When they were newly born, I tried to catch my children in transit. When Claudine was born, I stopped the nurse who carried her on the way for cleanup.
Fresh from the womb
I had this compulsion to make the first contact with a newborn baby fresh from the womb, still bloodied, symbolizing her mother’s pain of labor and her birthing efforts—still bathed in amniotic fluid that served as her liquid cradle in the womb—the umbilical cut still open, the cord that gave her nutrients from her mother.
Her eyes were still closed but I wanted her to see me, so I coaxed and cajoled to make happen the opening of the newly born’s eyes. Her eyes and mine must meet, stay fixed for a brief moment. And when with great effort the baby finally opened her eyes upon hearing my voice, and fixed her gaze to me, that was the magic moment.
At that precise moment, I claimed my fatherhood. I welcomed her with the assurance of my care and love forever. Her brief gaze is an acknowledgment of my fatherhood.
When birth occurs, magic moments follow. Observe the mother as soon as the newborn is brought to her, clean and cuddly. Her first reaction is awe, suffused with feminine lovingness.

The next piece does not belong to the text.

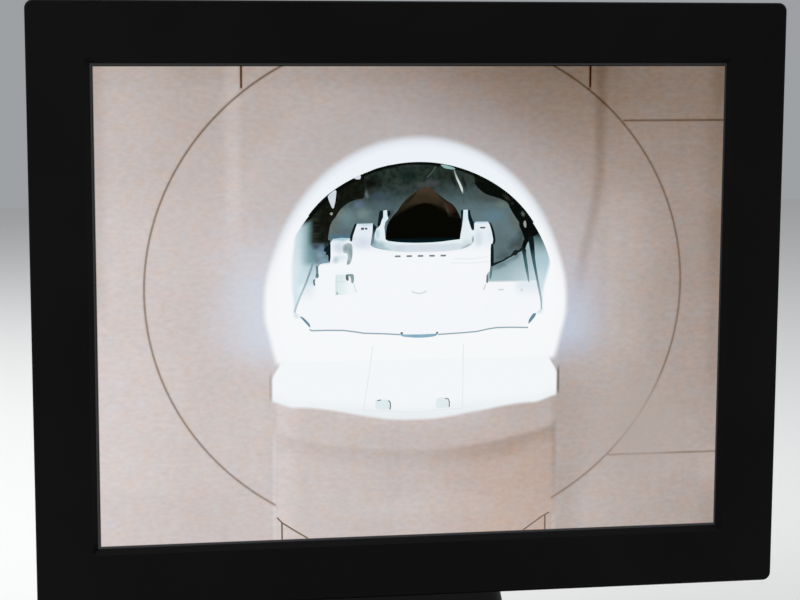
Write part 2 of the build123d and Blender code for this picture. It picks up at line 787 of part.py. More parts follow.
with BuildPart() as dc_jack:
    with BuildSketch(under_board(DC_X, DC_BODY_T / 2, bay_ceiling)):
        Rectangle(DC_BODY_W, DC_BODY_T)
    extrude(amount=SOCKET_L, dir=UP)
    with BuildSketch(under_board(DC_X, DC_BODY_T / 2, bay_ceiling)):
        Circle(DC_R)
    extrude(amount=SIDE_WALL, dir=DOWN)
    with BuildSketch(under_board(DC_X, DC_BODY_T / 2, bay_top)):
        Circle(DC_BORE_R)
        Circle(DC_PIN_R, mode=Mode.SUBTRACT)
    extrude(amount=SOCKET_L, dir=UP, mode=Mode.SUBTRACT)
keep(dc_jack, "dc_jack")

for name, x in (("bnc_input", BNC_IN_X), ("bnc_output", BNC_OUT_X)):
    with BuildPart() as socket:
        with BuildSketch(under_board(x, BNC_BODY / 2, bay_ceiling)):
            Rectangle(BNC_BODY, BNC_BODY)
        extrude(amount=SOCKET_L, dir=UP)
        with BuildSketch(under_board(x, BNC_BODY / 2, bay_ceiling)):
            Circle(BNC_R)
        extrude(amount=SIDE_WALL + BNC_L, dir=DOWN)
        with BuildSketch(under_board(x, BNC_BODY / 2, bay_top - BNC_L)):
            Circle(BNC_R - BNC_WALL)
            Circle(BNC_CORE_R, mode=Mode.SUBTRACT)
        extrude(amount=BNC_L, dir=UP, mode=Mode.SUBTRACT)
        with BuildSketch(Plane.YZ.offset(x - BNC_R - BNC_LUG_PROUD)):
            with Locations((FRONT_Y + board_back + BNC_BODY / 2, SCREEN_Z + bay_top - BNC_L + BNC_LUG_UP)):
                Circle(BNC_LUG_R)
        extrude(amount=BNC_LUG_L)
        mirror(about=Plane.YZ.offset(x), mode=Mode.ADD)
    keep(socket, name)

with BuildPart() as vga_socket:
    with BuildSketch(under_board(VGA_X, VGA_T / 2, bay_ceiling)):
        Rectangle(VGA_W, VGA_T)
    extrude(amount=SOCKET_L, dir=UP)
    with BuildSketch(under_board(VGA_X, VGA_T / 2, bay_ceiling)):
        Trapezoid(VGA_SHELL_W, VGA_SHELL_T, VGA_SLANT)
    extrude(amount=SIDE_WALL + VGA_SHELL_L, dir=DOWN)
    fillet(vga_socket.edges().filter_by(Axis.Z).group_by(Axis.Z)[0], VGA_EDGE_R)
    with BuildSketch(under_board(VGA_X, VGA_T / 2, bay_top - VGA_SHELL_L)):
        for row in (-1, 0, 1):
            with Locations((row * VGA_ROW_SHIFT, row * VGA_ROW_PITCH)):
                with GridLocations(VGA_PIN_PITCH, 0, VGA_PINS, 1):
                    RegularPolygon(VGA_PIN_R, 6)
    extrude(amount=VGA_SHELL_L, dir=UP, mode=Mode.SUBTRACT)
    with BuildSketch(under_board(VGA_X, VGA_T / 2, bay_ceiling)):
        with GridLocations(2 * VGA_NUT_X, 0, 2, 1):
            RegularPolygon(VGA_NUT_R, 6)
    extrude(amount=SIDE_WALL + VGA_NUT_L, dir=DOWN)
    with BuildSketch(under_board(VGA_X, VGA_T / 2, bay_top - VGA_NUT_L)):
        with GridLocations(2 * VGA_NUT_X, 0, 2, 1):
            Circle(VGA_NUT_BORE_R)
    extrude(amount=VGA_NUT_L, dir=UP, mode=Mode.SUBTRACT)
keep(vga_socket, "vga_socket")

# Rear cover: a moulded shell with a shallow shoulder, a deeper middle, a socket bay, rows of slots,
# a lock slot and a narrow groove where it meets the bezel
cover_front = BEZEL_DEPTH
shoulder_in_depth = SHOULDER_DEPTH - COVER_WALL
back_in_depth = BACK_DEPTH - COVER_WALL
side_x = INTAKE_SIDE - BULGE_W / 2
intake_up = INTAKE_EDGE + INTAKE_H / 2 + COVER_WALL + BULGE_TAPER - BULGE_DROP - BULGE_H / 2
with BuildPart() as cavity:
    with BuildSketch(facing(cover_front)):
        RectangleRounded(HEAD_W - 2 * COVER_WALL, HEAD_H - 2 * COVER_WALL, OUTER_R - COVER_WALL)
    with BuildSketch(facing(shoulder_in_depth)):
        inset = 2 * (COVER_WALL + SHOULDER_IN)
        RectangleRounded(HEAD_W - inset, HEAD_H - inset, OUTER_R - COVER_WALL)
    loft()
    with BuildSketch(facing(shoulder_in_depth, up=-BULGE_DROP)):
        RectangleRounded(BULGE_W - 2 * COVER_WALL, BULGE_H - 2 * COVER_WALL, BULGE_R - COVER_WALL)
    with BuildSketch(facing(back_in_depth, up=-BULGE_DROP)):
        inset = 2 * (COVER_WALL + BULGE_TAPER)
        RectangleRounded(BULGE_W - inset, BULGE_H - inset, BULGE_R - COVER_WALL)
    loft()
    with BuildSketch(facing(BAY_FRONT - COVER_WALL, BAY_X, bay_ceiling)):
        Rectangle(BAY_W + 2 * COVER_WALL, BULGE_H, align=(Align.CENTER, Align.MAX))
    extrude(amount=BACK_DEPTH, dir=BACK, mode=Mode.SUBTRACT)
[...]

Then she becomes teary-eyed the moment she holds the baby in her arms.
The baby’s tenderness is angelic, the skin scent so fresh and human, and the exclusive statement of motherhood is so spiritual. What’s transpiring is another miracle in the realm of the visceral, the elated sentiments of maternal instinct.
Observe the father, frozen at first, then jubilant next at the helpless little human being he helped procreate with his beloved wife and God the miracle maker. To the father, his masculinity asserts itself. He perpetuates his progeny. He enjoys pride of authorship of life. His duties to the future of his forebears is fulfilled.
Whether it’s the triumph of a wedding ceremony or the birth of a new baby, the miracle happens in our midst. To fathom a miracle, you must have a childlike sense of wonder. Feel deeply. Be loving. And have poetry in your heart.